What you should do:
Go through the entries below and copy each line containing the word "picture".

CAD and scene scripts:
########
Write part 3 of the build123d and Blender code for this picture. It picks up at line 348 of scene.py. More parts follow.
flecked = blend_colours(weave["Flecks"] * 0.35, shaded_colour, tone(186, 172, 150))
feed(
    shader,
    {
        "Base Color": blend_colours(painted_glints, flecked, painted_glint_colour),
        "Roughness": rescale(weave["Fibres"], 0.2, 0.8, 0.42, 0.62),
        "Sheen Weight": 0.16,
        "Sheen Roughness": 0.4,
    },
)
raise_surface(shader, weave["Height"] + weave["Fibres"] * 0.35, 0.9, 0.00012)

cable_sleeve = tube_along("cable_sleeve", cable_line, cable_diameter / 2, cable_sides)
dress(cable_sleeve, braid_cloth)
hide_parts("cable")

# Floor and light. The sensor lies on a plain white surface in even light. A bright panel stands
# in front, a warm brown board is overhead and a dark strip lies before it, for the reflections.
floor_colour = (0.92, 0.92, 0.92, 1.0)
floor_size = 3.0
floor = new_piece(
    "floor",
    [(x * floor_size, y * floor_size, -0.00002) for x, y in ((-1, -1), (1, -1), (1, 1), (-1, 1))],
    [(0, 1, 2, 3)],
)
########
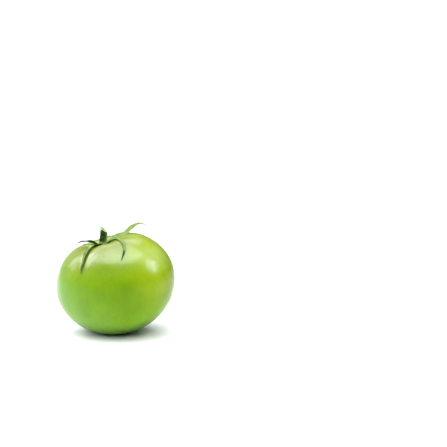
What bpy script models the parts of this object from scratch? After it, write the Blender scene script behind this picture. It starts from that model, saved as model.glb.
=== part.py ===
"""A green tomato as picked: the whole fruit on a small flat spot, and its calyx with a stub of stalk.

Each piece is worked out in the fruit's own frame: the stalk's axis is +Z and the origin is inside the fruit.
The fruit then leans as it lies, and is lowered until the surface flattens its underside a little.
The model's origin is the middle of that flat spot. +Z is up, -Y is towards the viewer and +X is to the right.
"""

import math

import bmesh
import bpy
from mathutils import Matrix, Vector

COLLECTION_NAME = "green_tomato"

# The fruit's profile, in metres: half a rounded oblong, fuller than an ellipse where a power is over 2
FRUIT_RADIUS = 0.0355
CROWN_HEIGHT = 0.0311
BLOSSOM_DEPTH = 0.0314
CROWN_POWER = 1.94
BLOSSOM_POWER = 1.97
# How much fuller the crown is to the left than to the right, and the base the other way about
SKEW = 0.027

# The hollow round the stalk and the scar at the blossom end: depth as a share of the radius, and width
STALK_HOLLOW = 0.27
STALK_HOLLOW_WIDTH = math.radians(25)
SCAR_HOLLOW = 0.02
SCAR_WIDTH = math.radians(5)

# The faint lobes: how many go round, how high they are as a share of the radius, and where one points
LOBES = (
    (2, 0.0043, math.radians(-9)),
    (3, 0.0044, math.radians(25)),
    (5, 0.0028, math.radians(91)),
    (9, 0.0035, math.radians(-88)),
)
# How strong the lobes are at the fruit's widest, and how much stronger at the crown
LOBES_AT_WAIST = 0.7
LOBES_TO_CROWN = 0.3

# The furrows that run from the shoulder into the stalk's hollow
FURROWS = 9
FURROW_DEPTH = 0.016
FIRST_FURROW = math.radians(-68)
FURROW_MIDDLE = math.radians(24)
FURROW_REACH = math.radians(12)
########
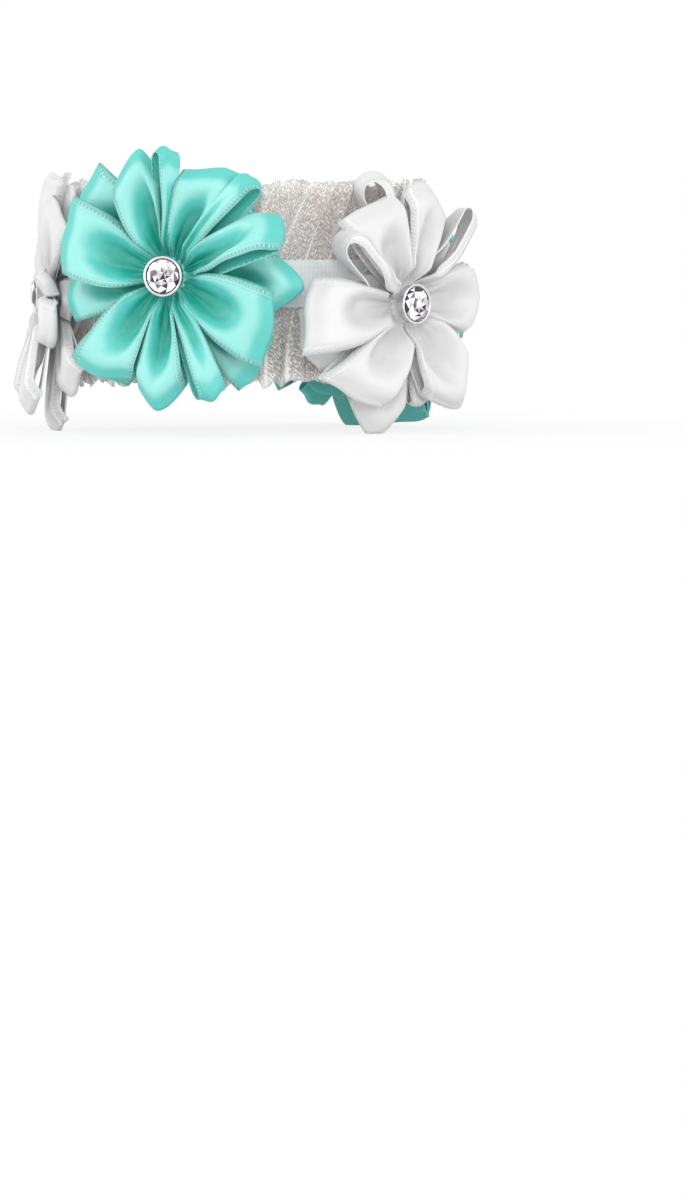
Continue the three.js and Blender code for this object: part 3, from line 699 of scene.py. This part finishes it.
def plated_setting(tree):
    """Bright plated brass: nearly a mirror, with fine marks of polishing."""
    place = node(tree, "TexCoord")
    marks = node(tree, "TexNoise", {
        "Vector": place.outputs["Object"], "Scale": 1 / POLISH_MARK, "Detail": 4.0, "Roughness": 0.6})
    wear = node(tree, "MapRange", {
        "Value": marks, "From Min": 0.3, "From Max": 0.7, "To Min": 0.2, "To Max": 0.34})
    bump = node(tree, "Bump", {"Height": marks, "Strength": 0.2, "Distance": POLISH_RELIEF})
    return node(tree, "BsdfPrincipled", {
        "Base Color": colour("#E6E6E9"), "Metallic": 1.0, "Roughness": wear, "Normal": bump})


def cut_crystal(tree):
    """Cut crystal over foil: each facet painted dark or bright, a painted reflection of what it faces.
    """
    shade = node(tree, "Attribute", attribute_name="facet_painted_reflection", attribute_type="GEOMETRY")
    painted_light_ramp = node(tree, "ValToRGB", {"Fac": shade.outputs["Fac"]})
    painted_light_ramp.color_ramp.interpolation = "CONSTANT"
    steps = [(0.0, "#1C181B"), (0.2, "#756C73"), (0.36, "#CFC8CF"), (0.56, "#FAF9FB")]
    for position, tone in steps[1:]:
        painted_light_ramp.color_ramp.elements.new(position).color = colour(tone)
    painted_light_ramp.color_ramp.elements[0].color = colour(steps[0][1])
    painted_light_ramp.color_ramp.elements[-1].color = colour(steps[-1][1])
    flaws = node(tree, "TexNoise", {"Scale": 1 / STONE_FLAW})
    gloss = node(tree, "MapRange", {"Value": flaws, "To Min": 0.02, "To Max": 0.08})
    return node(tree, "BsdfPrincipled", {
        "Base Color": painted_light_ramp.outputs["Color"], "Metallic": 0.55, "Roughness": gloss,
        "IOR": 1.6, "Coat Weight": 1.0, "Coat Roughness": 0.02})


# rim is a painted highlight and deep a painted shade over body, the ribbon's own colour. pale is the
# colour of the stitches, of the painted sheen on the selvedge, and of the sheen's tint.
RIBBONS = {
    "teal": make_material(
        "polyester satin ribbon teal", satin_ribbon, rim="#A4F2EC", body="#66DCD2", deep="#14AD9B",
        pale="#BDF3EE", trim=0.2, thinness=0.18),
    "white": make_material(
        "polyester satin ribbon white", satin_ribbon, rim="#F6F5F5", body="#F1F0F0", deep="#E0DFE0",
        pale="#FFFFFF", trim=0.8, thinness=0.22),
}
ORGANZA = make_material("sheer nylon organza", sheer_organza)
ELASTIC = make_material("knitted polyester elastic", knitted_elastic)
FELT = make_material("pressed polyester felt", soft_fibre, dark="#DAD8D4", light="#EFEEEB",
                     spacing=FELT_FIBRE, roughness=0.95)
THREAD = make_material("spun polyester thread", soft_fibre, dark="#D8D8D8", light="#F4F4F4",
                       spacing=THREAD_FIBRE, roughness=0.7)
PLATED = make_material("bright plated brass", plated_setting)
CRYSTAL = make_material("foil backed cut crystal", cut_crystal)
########
Task solution:
Write part 3 of the build123d and Blender code for this picture. It picks up at line 348 of scene.py. More parts follow.
What bpy script models the parts of this object from scratch? After it, write the Blender scene script behind this picture. It starts from that model, saved as model.glb.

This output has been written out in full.